ウクライナからの避難民は増え続けていますが、その中にはたくさんの子どもたちがいます。ウクライナからたった一人で1100キロを逃げてきたという少年を取材しました。
■「僕は男だから泣かない」列車で3日かけ隣国スロバキアへ
危険な状況の中、ウクライナから1100キロの道のりをたった一人で避難し、家族と再会できた少年がいます。ウクライナの隣国スロバキアのアパートに暮らすハサンくん11歳。6人きょうだいの末っ子で甘えん坊です。

ハサン君(11)
「お母さんと離れたことがなかったし、これからも離れたくない」

ハサン君が暮らしていたのは、ウクライナのザポリージャ。ロシア軍の攻撃を受けた原発のある街です。
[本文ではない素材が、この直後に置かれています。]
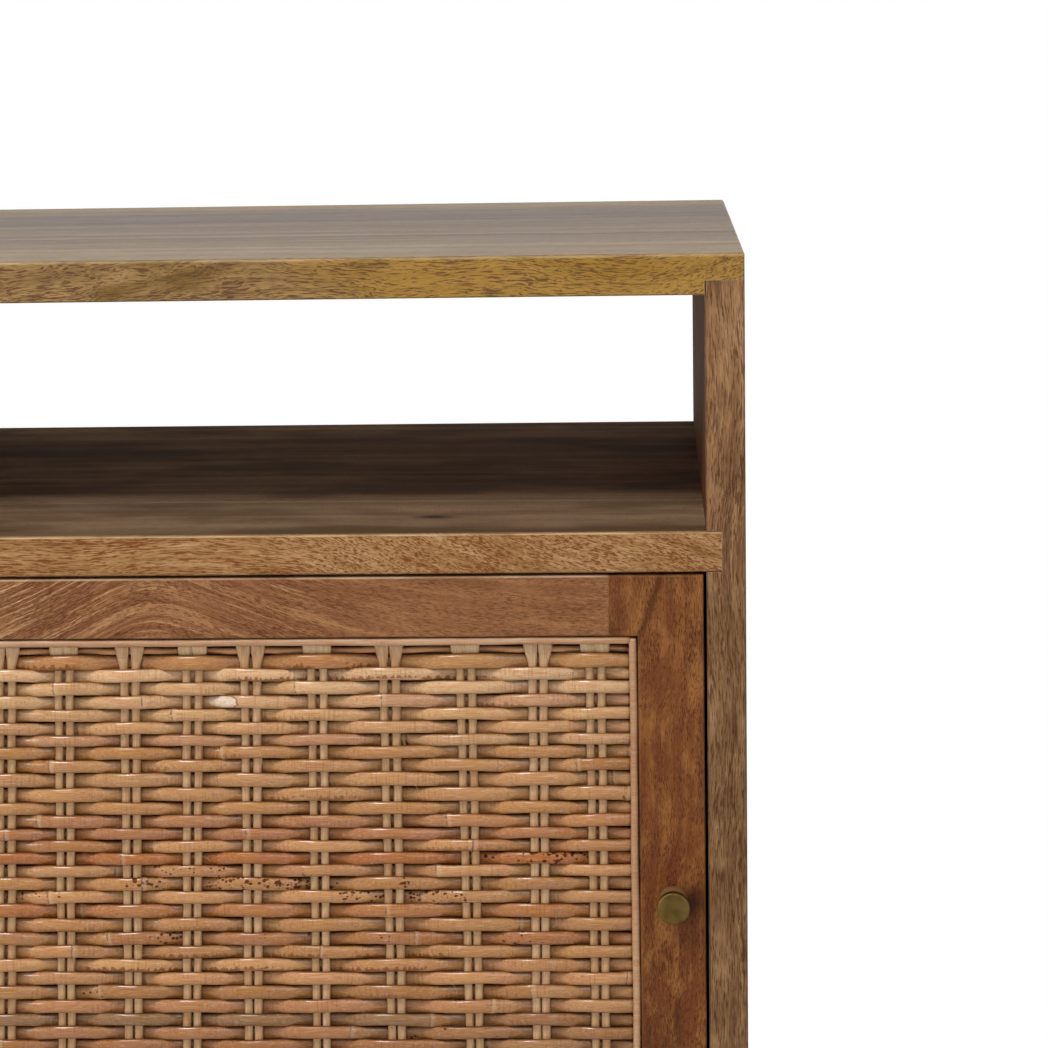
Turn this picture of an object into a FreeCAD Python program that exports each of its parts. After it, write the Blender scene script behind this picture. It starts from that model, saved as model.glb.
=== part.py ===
"""Storage side table with a woven rattan door.

A mango-wood cabinet on four splayed legs. An open slot runs through it from front to back under
the top, and below the slot is a cupboard closed by an inset door, hinged at its left edge. The door
is a wooden frame round a panel of round rattan woven over pairs of stakes.

Millimetres, +Z up. The door faces -Y. The origin is on the floor, under the middle of the whole
object, knob included.
"""
import FreeCAD, Part
import math
import os

os.makedirs("parts", exist_ok=True)
Vector = FreeCAD.Vector

# ---- driving sizes -------------------------------------------------------------------------
# cabinet
width = 470.0
depth = 350.0
leg_height = 98.0
slot_height = 114.0
door_height = 325.0
top_thickness = 20.0
side_thickness = 19.0
shelf_thickness = 20.0
bottom_thickness = 20.0
lap_depth = 7.0            # how far a side panel's end is let into the top or bottom board
housing_depth = 7.5        # how far the shelf is let into the side panels
arris = 0.8                # easing along the long edges of the boards

# back panel, held in grooves
back_thickness = 6.0
back_setback = 8.0         # from the rear edge of the cabinet to the panel
groove_depth = 6.0
back_clearance = 0.25      # between the panel's edge and the floor of its groove

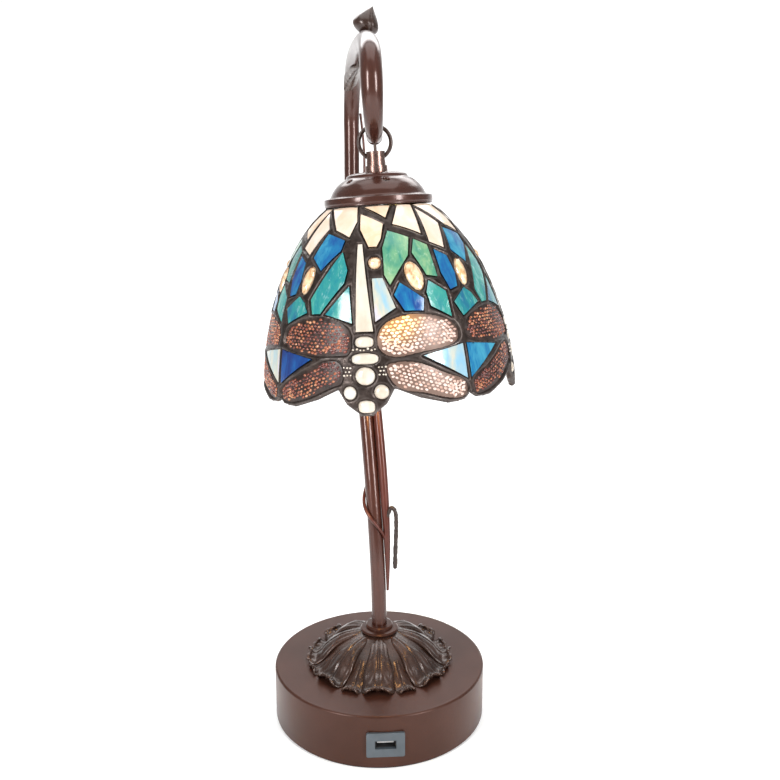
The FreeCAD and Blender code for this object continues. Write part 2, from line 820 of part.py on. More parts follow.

母親は認知症の祖母を一人残すことができず、ハサン君だけをきょうだいが暮らすスロバキアに避難させました。避難には列車で3日かかったといいます。

ハサン君
「リビウを通った時が一番つらかった。24時間列車の中にいなければいけなかったし、すごく混んでいたから」
避難する長距離列車はどれも混雑し、ストレスから乗客が言い争うこともあります。
乗客の女性
「私の子どもは立っているのよ。座りたいから場所を譲ってください」
それでもハサン君は・・・
ハサン君
「女の人と子どもがきたから席を譲ってあげた」
笑顔で話すハサン君。しかし、きょうだいは列車から電話をかけてきたときの弟の声が忘れられないといいます。

兄・モハメドさん(15)
「ハサンの声が震えていたから泣きそうだと思った」

姉・ルナさん(16)
「『泣きたいの?』と聞いたらハサンは『僕は男だから泣かないよ』って」
■爆撃され意識を失っても・・・手に連絡先を書いた母の思い
避難するとき、母から言われ手に書いたきょうだいの連絡先。

消えないように、列車の中で何度もなぞっていたといいます。
そして無事国境にたどり着き、警備隊とボランティアに保護されました。手に書いた連絡先を頼りにきょうだいと再会することができたのです。

ハサン君
「みんな自分のことで精一杯なのに手伝ってくれて本当に感謝していると伝えたいです」
そしてその後、ウクライナに残っていた母親と祖母も避難することができ、家族が再会できたのです。
ハサン君
「とても嬉しくてお母さんを抱きしめてあげて『愛している』と言ってまた抱きしめてあげた」

母・ユリアさん(53)
「皆さん本当に命の恩人です。ハサンの避難を手伝ってくれた人たちに、今まで感じたことがないほど感謝しています」
ユリアさんはハサンくんを一人で避難させるのは苦渋の決断だったといいます。

ユリアさん
「1人で避難させるのはとても怖かったですが、ハサンに生き延びてほしかったんです」
連絡先を手に書かせたことには、別の理由もありました。
ユリアさん
「もし列車が爆撃されてハサンが意識を失っても、誰かがこの番号を見てくれたら連絡してくれるだろうと思ったんです」
記者
「攻撃を受ける恐怖があった?」
ユリアさん
「走っている車が攻撃されているので、列車ももしかしたら攻撃にあうかもしれないと思いました。
これが私が一番怖かったことです」
親子が一緒に暮らせる当たり前の日常を、ウクライナの多くの家族が奪われています。